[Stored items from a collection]
================
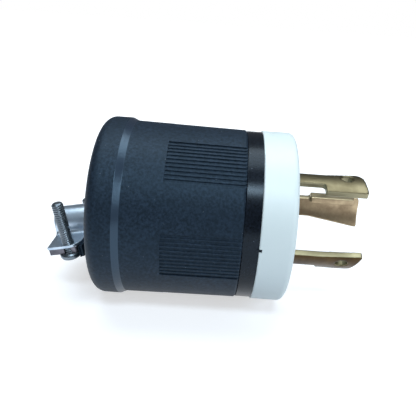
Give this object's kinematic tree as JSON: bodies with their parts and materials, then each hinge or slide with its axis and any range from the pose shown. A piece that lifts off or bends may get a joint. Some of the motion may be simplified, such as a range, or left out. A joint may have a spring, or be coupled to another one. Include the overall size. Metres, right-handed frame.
{
  "type": "locking power plug",
  "caption": "Round locking power plug with curved hooked blades, a white nose, a black ribbed housing and a steel cord clamp behind it.",
  "frame": {"origin": "centre of the white mating face, on the plug's axis", "axes": "+X out of the mating face along the blades; +Z the side that the clamp screws point to; the plug lies on its side"},
  "size_m": [0.0975, 0.054, 0.054],
  "materials": {
    "housing_black": "fine spark-textured moulded nylon",
    "carrier_black": "smooth moulded thermoset",
    "cap_white": "satin moulded nylon",
    "blade_brass": "stamped, satin, lightly plated",
    "strap_zinc": "blue-bright zinc plate",
    "plate_steel": "zinc plate, sheared edges",
    "screw_zinc": "blue-bright zinc plate, rolled thread",
    "terminal_steel": "zinc plate",
    "long_screw_steel": "zinc plate",
    "insert_brass": "turned"
  },
  "bodies": {
    "root": {"rear_housing": "housing_black", "contact_carrier": "carrier_black", "front_cap": "cap_white", "line_blade_upper": "blade_brass", "line_blade_lower": "blade_brass", "ground_blade": "blade_brass", "terminal_screw_1": "terminal_steel", "terminal_screw_2": "terminal_steel", "terminal_screw_3": "terminal_steel", "pressure_plate_1": "terminal_steel", "pressure_plate_2": "terminal_steel", "pressure_plate_3": "terminal_steel", "assembly_screw_1": "long_screw_steel", "assembly_screw_2": "long_screw_steel", "assembly_screw_3": "long_screw_steel", "threaded_insert_1": "insert_brass", "threaded_insert_2": "insert_brass", "threaded_insert_3": "insert_brass", "cord_saddle": "strap_zinc", "clamp_plate": "plate_steel", "clamp_screw_near": "screw_zinc", "clamp_screw_far": "screw_zinc"}
  },
  "joints": []
}
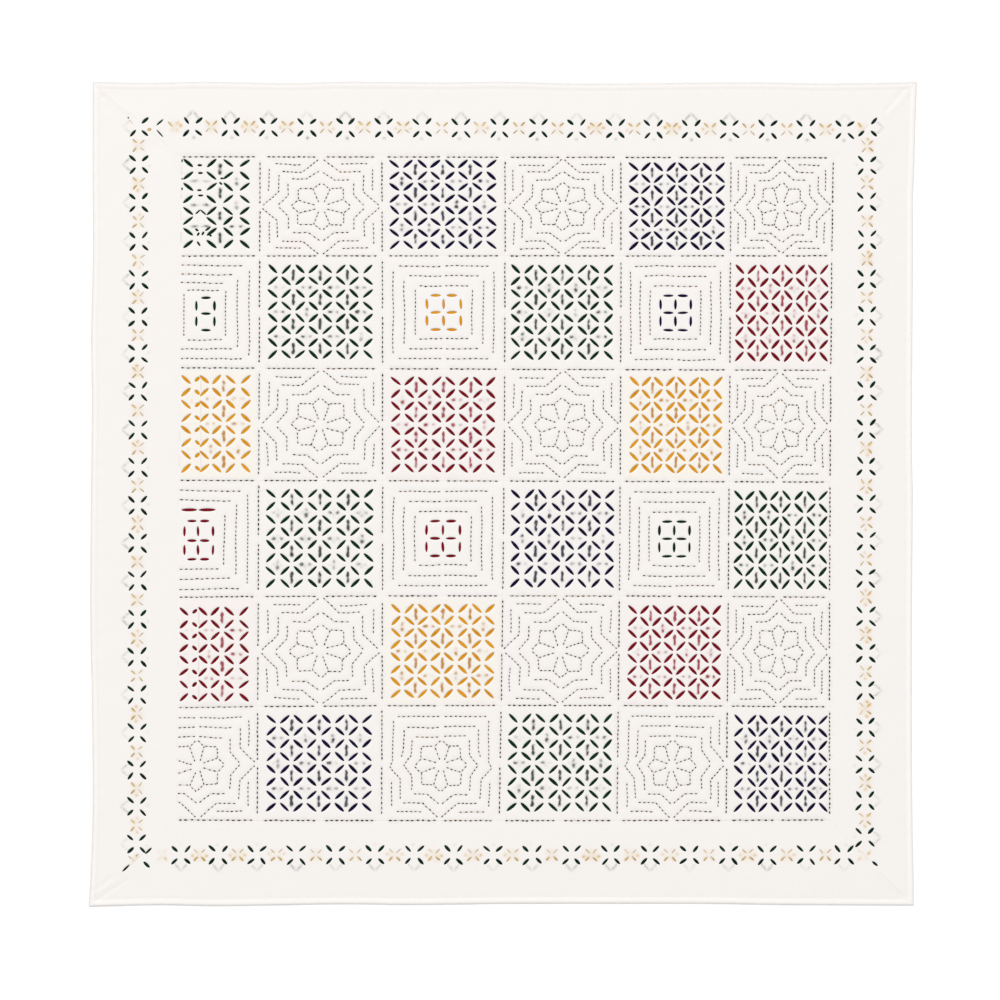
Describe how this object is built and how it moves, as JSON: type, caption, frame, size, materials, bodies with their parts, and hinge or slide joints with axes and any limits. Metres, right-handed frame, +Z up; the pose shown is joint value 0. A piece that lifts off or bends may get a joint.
================
**YOUR OBJECTIVE:**
Quote all the records exactly, please, leaving none out.

**EXPECTED ANSWER:**
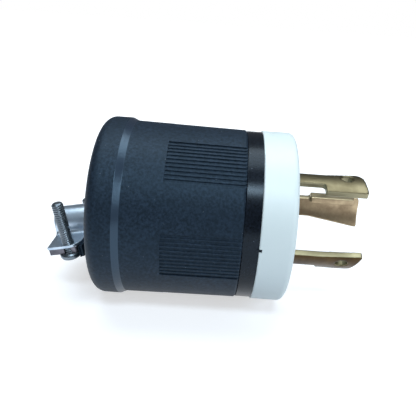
Give this object's kinematic tree as JSON: bodies with their parts and materials, then each hinge or slide with its axis and any range from the pose shown. A piece that lifts off or bends may get a joint. Some of the motion may be simplified, such as a range, or left out. A joint may have a spring, or be coupled to another one. Include the overall size. Metres, right-handed frame.
{
  "type": "locking power plug",
  "caption": "Round locking power plug with curved hooked blades, a white nose, a black ribbed housing and a steel cord clamp behind it.",
  "frame": {"origin": "centre of the white mating face, on the plug's axis", "axes": "+X out of the mating face along the blades; +Z the side that the clamp screws point to; the plug lies on its side"},
  "size_m": [0.0975, 0.054, 0.054],
  "materials": {
    "housing_black": "fine spark-textured moulded nylon",
    "carrier_black": "smooth moulded thermoset",
    "cap_white": "satin moulded nylon",
    "blade_brass": "stamped, satin, lightly plated",
    "strap_zinc": "blue-bright zinc plate",
    "plate_steel": "zinc plate, sheared edges",
    "screw_zinc": "blue-bright zinc plate, rolled thread",
    "terminal_steel": "zinc plate",
    "long_screw_steel": "zinc plate",
    "insert_brass": "turned"
  },
  "bodies": {
    "root": {"rear_housing": "housing_black", "contact_carrier": "carrier_black", "front_cap": "cap_white", "line_blade_upper": "blade_brass", "line_blade_lower": "blade_brass", "ground_blade": "blade_brass", "terminal_screw_1": "terminal_steel", "terminal_screw_2": "terminal_steel", "terminal_screw_3": "terminal_steel", "pressure_plate_1": "terminal_steel", "pressure_plate_2": "terminal_steel", "pressure_plate_3": "terminal_steel", "assembly_screw_1": "long_screw_steel", "assembly_screw_2": "long_screw_steel", "assembly_screw_3": "long_screw_steel", "threaded_insert_1": "insert_brass", "threaded_insert_2": "insert_brass", "threaded_insert_3": "insert_brass", "cord_saddle": "strap_zinc", "clamp_plate": "plate_steel", "clamp_screw_near": "screw_zinc", "clamp_screw_far": "screw_zinc"}
  },
  "joints": []
}
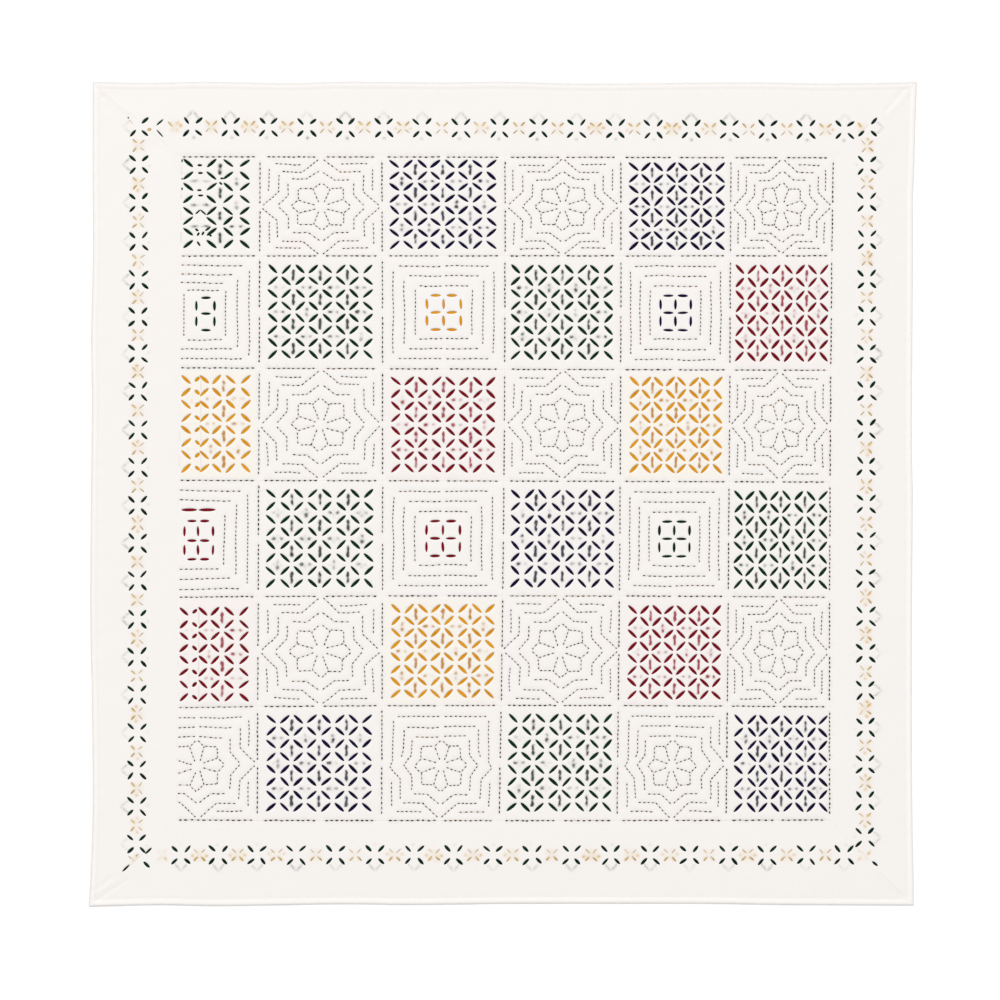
Describe how this object is built and how it moves, as JSON: type, caption, frame, size, materials, bodies with their parts, and hinge or slide joints with axes and any limits. Metres, right-handed frame, +Z up; the pose shown is joint value 0. A piece that lifts off or bends may get a joint.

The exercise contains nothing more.